The Union University department of social work hosted the 13th annual Remember Me Commemorative Walk on Monday, Oct. 4 at 6 p.m. in the G.M. Savage Memorial Chapel.
The event, sponsored by the Center for Just and Caring Communities, invited families who have suffered the loss of loved ones from homicide and other acts of violence to remember them by participating in a candlelit walk to the Hadley circle cross and a balloon release of love letters.
Nita Mehr, director for Master of Social Work programs and professor of social work, and Theresa Blakley, professor of social work, hosted the service. They recognized several community collaborators and special guests, including Mayor of Jackson Scott Conger, Jackson Chief of Police Julian Wiser, District Attorney General Jody Pickens, All Saints Anglican Church and Lighthouse Church.
Marianne Dunavant, director of victim outreach at Marsy’s Law for Tennessee, addressed the group, sharing her story of violent loss and urging victim advocacy, namely through criminal justice reform and Marsy’s law.
“In that parking lot, I stood, being told that the man who said he would never leave me was forced to break his promise. At 35 years old, I stood there feeling abandoned and going through everything that I had worked so hard not to feel all over again,” Dunavant said. “Imagine the person that you love more than anything in this world being laid down on the ground and shot in the back of the head. Then, ask yourself what you’re going to do with it. If we do nothing, they die for nothing. I refuse to let that happen.”
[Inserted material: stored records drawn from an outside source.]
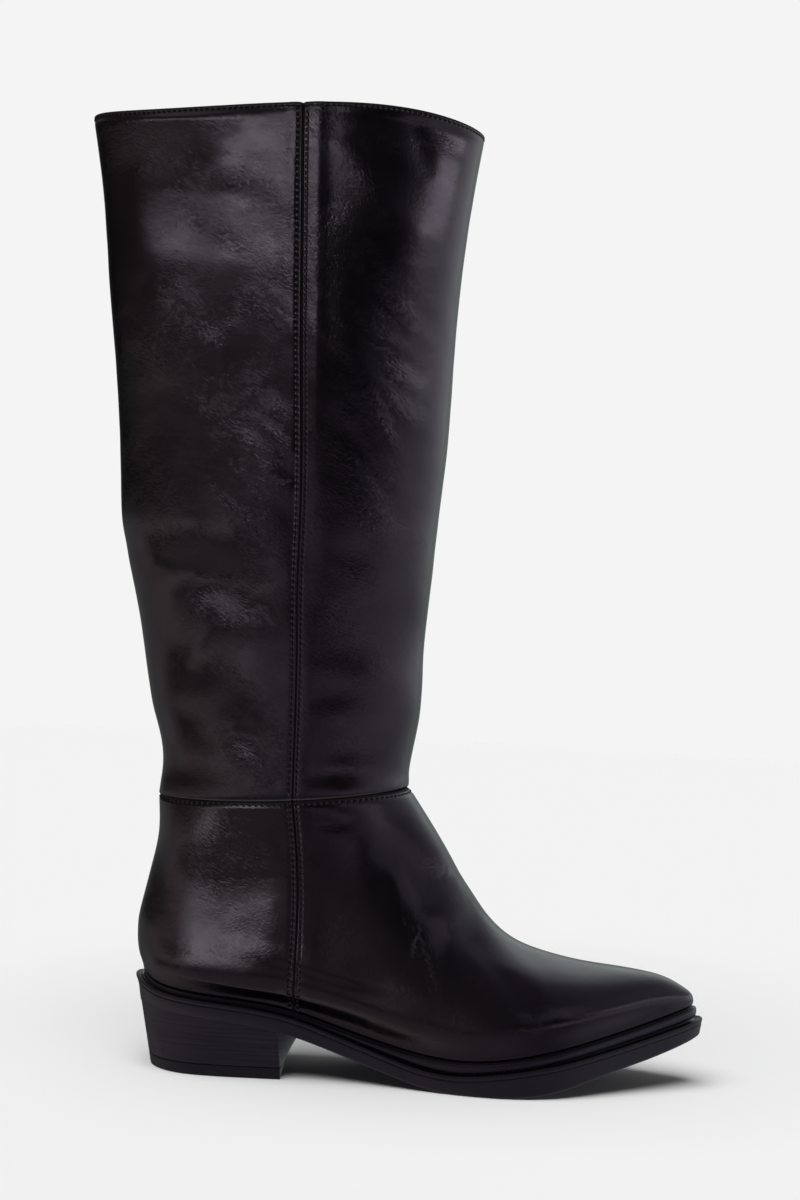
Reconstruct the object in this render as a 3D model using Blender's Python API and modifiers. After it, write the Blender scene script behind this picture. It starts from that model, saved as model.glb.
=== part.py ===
"""Knee-high pull-on boot for a right foot: low block heel, moulded sole with a ledge, hollow leather leg.

The shoe lies along X with its toe at +X, stands on Z = 0, and its outer (lateral) side faces -Y.
The tables are in millimetres, measured forward from the back of the sole and up from the floor.
Every closed ring of points runs anticlockwise, seen from above, from the toe over the inner side.
"""

import math

import bpy
import numpy as np
from mathutils import Vector

MM = 0.001
AROUND = 60  # points in a ring
FOOT_LEVELS = 19
LEG_LEVELS = 16
HEEL_LEVELS = 5
GAP = 0.3  # between two pieces that meet
SHARP_ANGLE = math.radians(38)  # from here up an edge is drawn sharp

SOLE_LENGTH = 280.4
SOLE_TOE_RADIUS = 9.5  # of the outline seen from above
SOLE_BACK_RADIUS = 29.0
RIM_ROUND = 1.2
WALL = 2.0  # leather with its lining
FOOT_UPRIGHT = 1.2  # the foot's first stretch stands upright on the sole
ANKLE_DIP = 2.0  # how far the ankle seam sags on the two sides
WELT_PROUD = 1.6  # past the foot of the upper
WELT_BACKING = 0.6  # from the foot of the upper in to the sole's neck behind the welt
WELT_SHARE = 0.62  # of the height from rim to feather line
WELT_SIDES = 8
INSOLE_THICKNESS = 2.0
INSOLE_CLEARANCE = 2.0
HEEL_BREAST = 72.0  # the block's front corners, at the top
HEEL_RAKE = 2.5  # how far forward those corners move down to the floor
HEEL_FLARE = 10.0  # how far the breast swells forward between its corners, at the top
HEEL_FLARE_FADE = 1.6  # power by which that swelling fades down to the floor
HEEL_FLARE_POWER = 4  # of the swelling's curve from side to side
HEEL_BACK_IN = 6.2  # how far the back leans in, from the sole down to the floor
HEEL_SIDE_TAPER = 0.92
HEEL_BACK_POINTS = 29
HEEL_BREAST_POINTS = 5  # from the middle of the breast to a corner
LIFT_HEIGHT = 5.6
EDGE_ROUND = 0.6
EDGE_ANGLE = math.radians(50)  # from here up a block's edge is rounded
COLLAR_HEIGHT = 462.0
COLLAR_SIDE_RISE = 1.6
COLLAR_SWING = 6.8  # its edge rises ahead of the side seams and dips behind them

# Half the sole's breadth at shares of its length, without its two round ends.
SOLE_BREADTHS = {
    "share": (0.05, 0.125, 0.25, 0.36, 0.50, 0.60, 0.66, 0.73, 0.82, 0.93),
    "half": (26.2, 32.4, 31.6, 30.4, 38.2, 46.4, 48.4, 46.0, 35.4, 18.8),
}

# The line halfway between the sole's two sides: the toe turns in, the waist is hollow on the inside.
CENTRE_LINE = {
    "x": (0, 70, 110, 150, 185, 230, 280),
    "y": (0, 0, -2.2, -0.6, 1.6, 4.6, 7.0),
}

# The sole from the side: its lower edge, its rim, the line where the upper starts, the ledge's width, and
# the draft, which is how far the side leans in from the rim down to the edge.
SOLE_COLUMNS = ("x", "edge", "rim", "feather", "ledge", "draft")
SOLE_SIDE = (
    (0, 31.0, 44.0, 45.7, 3.6, 3.0),
    (8, 30.4, 40.6, 43.5, 3.4, 2.8),
    (20, 29.4, 38.1, 41.5, 3.4, 2.4),
    (50, 26.6, 35.1, 38.3, 3.5, 1.8),
    (80, 20.8, 29.9, 33.6, 3.6, 1.4),
    (100, 14.4, 23.3, 27.4, 3.8, 1.4),
    (122, 7.2, 16.1, 20.8, 4.0, 1.4),
    (142, 1.7, 10.6, 16.4, 4.2, 1.4),
    (156, 0.0, 9.3, 15.1, 4.2, 1.4),
    (178, 0.0, 11.6, 16.6, 4.3, 1.4),
    (206, 3.0, 16.2, 21.6, 4.4, 1.2),
    (230, 9.8, 21.1, 26.9, 4.5, 1.2),
    (254, 16.2, 26.6, 32.9, 4.7, 1.0),
    (281, 25.4, 33.5, 40.4, 4.8, 0.8),
)

# The foot in level rings, from the feather line up: the two ends of each ring, the radii of those ends seen
# from above, and how much of the feather line's dip the ring still has.
FOOT_COLUMNS = ("name", "back_x", "back_z", "front_x", "front_z", "back_radius", "nose_radius", "dip")
FOOT_RINGS = (
    ("wall", 1.2, 56.5, 269.6, 48.2, 24.0, 7.0, 0.85),
    ("toe_top", 0.1, 64.5, 256.0, 54.2, 24.0, 9.0, 0.70),
    ("low_vamp", 0.1, 71.5, 230.0, 57.2, 23.5, 6.5, 0.56),
    ("high_vamp", 1.2, 78.5, 205.5, 60.9, 23.0, 8.0, 0.44),
    ("throat", 2.8, 86.5, 185.5, 67.8, 22.5, 12.0, 0.33),
    ("instep", 5.0, 97.5, 168.6, 82.4, 22.5, 17.0, 0.20),
    ("bend", 7.8, 114.0, 150.2, 110.0, 24.0, 23.0, 0.07),
)

# Half the foot's breadth in each of those rings, at stations along the shoe, as far as the ring reaches.
FOOT_STATIONS = (15, 40, 70, 100, 125, 145, 165, 185, 205, 225, 245)
FOOT_BREADTHS = {
    "wall": (25.0, 31.7, 31.2, 31.3, 35.2, 40.2, 44.7, 46.3, 43.0, 34.8, 22.9),
    "toe_top": (25.1, 32.0, 32.6, 33.5, 36.9, 40.7, 43.4, 43.4, 38.4, 28.6, 15.0),
    "low_vamp": (24.7, 31.8, 33.5, 34.8, 37.5, 40.0, 40.5, 38.0, 29.4),
    "high_vamp": (24.2, 31.7, 34.0, 35.3, 37.3, 38.2, 36.4, 29.4),
    "throat": (23.4, 31.7, 34.6, 35.6, 36.4, 35.2, 29.2),
    "instep": (22.3, 32.2, 35.6, 35.9, 34.6, 29.6),
    "bend": (21.2, 34.2, 38.0, 36.6, 29.2),
}

# The leg, from the ankle seam to the collar. It narrows to the ankle and leans back to the calf.
LEG_COLUMNS = ("back_x", "back_z", "front_x", "front_z", "half_depth", "back_radius", "front_radius")
LEG_RINGS = (
    (7.0, 131.8, 129.3, 141.0, 41.0, 27.0, 27.0),
    (7.9, 151.0, 129.2, 152.5, 41.5, 27.0, 26.0),
    (2.0, 175.0, 132.4, 175.0, 42.0, 27.0, 25.0),
    (-4.9, 210.0, 133.3, 210.0, 43.0, 27.0, 24.0),
    (-11.8, 240.0, 135.6, 240.0, 44.0, 27.0, 23.5),
    (-17.4, 266.0, 137.5, 266.0, 45.0, 27.0, 23.0),
    (-20.3, 300.0, 139.4, 300.0, 45.5, 26.0, 22.0),
    (-25.9, 350.0, 141.2, 350.0, 45.5, 25.0, 21.0),
    (-32.0, 400.0, 144.2, 400.0, 45.0, 23.5, 20.5),
    (-37.6, 440.0, 148.2, 440.0, 44.0, 22.5, 20.0),
    (-41.1, COLLAR_HEIGHT, 151.3, COLLAR_HEIGHT, 43.0, 21.5, 19.5),
)

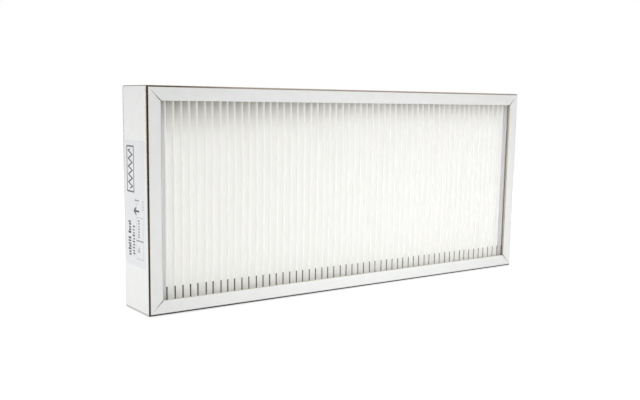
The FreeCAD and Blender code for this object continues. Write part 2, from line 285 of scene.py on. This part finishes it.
def makeClothMaterial():
    material, tree = newMaterial("nonwoven cloth")
    x, y, z = placeParts(tree)
    clump = noiseOf(tree, clothLook["clump"], 4, 0.6)
    fibre = noiseOf(tree, clothLook["fibre"], 3, 0.7)
    colour = mixColour(tree, rangeOf(tree, clump, 0.3, 0.75), clothLook["white"], clothLook["shade"])
    # darker at the bends: painted shade
    atBend = rangeOf(tree, calc(tree, "ABSOLUTE", y), *clothLook["bendFrom"])
    colour = mixColour(tree, atBend, colour, clothLook["bend"])

    # greyer towards the top and the foot of the folds, with an uneven edge and further at the left: painted
    # shade
    shadeEdgeSize, shadeEdgeHeight = clothLook["shadeEdge"]
    shadeEdge = calc(tree, "MULTIPLY", noiseOf(tree, shadeEdgeSize, 3), shadeEdgeHeight)
    fromTop = calc(tree, "ADD", calc(tree, "SUBTRACT", folds["top"], z), shadeEdge)
    fromFoot = calc(tree, "ADD", calc(tree, "SUBTRACT", z, folds["bottom"]), shadeEdge)
    clearTop = rangeOf(tree, x, *clothLook["endShadeAlong"], *clothLook["endShadeTop"])
    fullShade, clearFoot = clothLook["endShadeFull"], clothLook["endShadeFoot"]
    topShade = rangeOf(tree, fromTop, fullShade, clearTop, 1, 0, smooth=True)
    footShade = rangeOf(tree, fromFoot, fullShade, clearFoot, clothLook["footStrength"], 0, smooth=True)
    endShade = calc(tree, "MAXIMUM", topShade, footShade)
    colour = mixColour(tree, endShade, colour, clothLook["paintedEndShade"])
    # the last folds beside the side walls are greyer: painted shade
    fromSide = calc(tree, "SUBTRACT", board["width"] / 2, calc(tree, "ABSOLUTE", x))
    nearEnd = rangeOf(tree, fromSide, *clothLook["endFade"], 1, 0.25)
    nearEnd = calc(tree, "MULTIPLY", nearEnd, rangeOf(tree, fromSide, *clothLook["endStop"], 1, 0))
    colour = mixColour(tree, nearEnd, colour, clothLook["end"])
    # the painted glow, fading out where the shade is painted
    through = rangeOf(tree, calc(tree, "MAXIMUM", endShade, nearEnd), 0, 1, clothLook["through"], 0)

    relief = bumpOf(tree, fibre, *clothLook["fibreRelief"])
    relief = bumpOf(tree, clump, *clothLook["clumpRelief"], relief)
    surface = {
        "Base Color": colour,
        "Roughness": clothLook["roughness"],
        "Normal": relief,
        "Subsurface Weight": 1.0,
        "Subsurface Scale": clothLook["lightReach"],
        "Subsurface Radius": (1.0, 1.0, 1.0),
        "Emission Color": clothLook["glowColour"],
        "Emission Strength": through,
    }
    finishPrincipled(tree, surface)
    return material


def makeGapShadowMaterial():
    # a near black stripe: painted shadow where a gap between the folds would show
    material, tree = newMaterial("fold gap")
    fibre = noiseOf(tree, clothLook["gapFibre"], 3, 0.7)
    shade = rangeOf(tree, fibre, 0.3, 0.7, 0.6, 1.3)
    colour = mixColour(tree, 1.0, clothLook["gap"], greyOf(tree, shade), "MULTIPLY")
    finishPrincipled(tree, {"Base Color": colour, "Roughness": clothLook["gapRoughness"]})
    return material


# Glue

glueLook = {
    "pale": (0.72, 0.69, 0.58, 1),
    "dark": (0.6, 0.56, 0.44, 1),
    "blob": 3 * mm,
    "blobRelief": (0.3 * mm, 0.5),  # height and strength
    "roughness": 0.45,
}


def makeGlueMaterial():
    material, tree = newMaterial("set glue")
    blob = noiseOf(tree, glueLook["blob"], 2)
    colour = mixColour(tree, rangeOf(tree, blob, 0.3, 0.7), glueLook["pale"], glueLook["dark"])
    relief = bumpOf(tree, blob, *glueLook["blobRelief"])
    surface = {"Base Color": colour, "Roughness": glueLook["roughness"], "Normal": relief}
    finishPrincipled(tree, surface)
    return material


# Label: white paper with plain dark print, and no words. A place is millimetres behind the front face
# and above the floor, and an area is from, to behind the face and from, to above the floor.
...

Mehr and Blakley presented Dunavant and United States Marshal Tyreece Miller with the Union University Champion of Victims’ Rights Award for 2021.
After a performance by the department of music’s Voices of Proclamation, Mark Bolyard, university professor of biology, announced the adoption of a scarlet oak to the the Union University arboretum in remembrance of the honored victims.
Attendees were given the opportunity to write love letters to their loved ones. Accompanied by the Liberty High School Air Force JROTC, they walked the route to the cross and released their commemorative balloons.
“Being able to verbalize—whether it’s written or voicing it to someone else—those feelings of what we would love to say to our loved ones again is so powerful. It’s cathartic, actually, to be able to do that,” Mehr said. “It’s a start. It’s a start to healing for many people.”
Since Mehr and Blakley started the commemorative walk in 2007, several families have joined it as yearly participants. Norma and Cliff Ellington have made the memory quilts displayed at each event for the past decade.
“They do it in honor of their son, who was murdered in 2009. This is how they show their resilience and strength,” Mehr said. “Everybody contributes in their own way—whether they’re a participant, whether they’re a witness, or whether they’re a survivor—just by giving their support, not just verbally, but if we have an event, they show up for it.”
Tammy Patton, associate professor of social work, has attended the event as a witness and community member for the past six years. She relayed the experience of seeing the son of a victim who she had known when he was a young child in church.
“I just remember as a little boy, him screaming in the kids wing, and losing control, and screaming and crying because that was the only way he knew how to express himself,” Patton said. “I wasn’t sure if he would remember me because they didn’t do it last year, and it was pretty limited the year before that, and he wasn’t there. So I saw him three years later. When he talked to me, he still remembered me, so it’s really sweet.”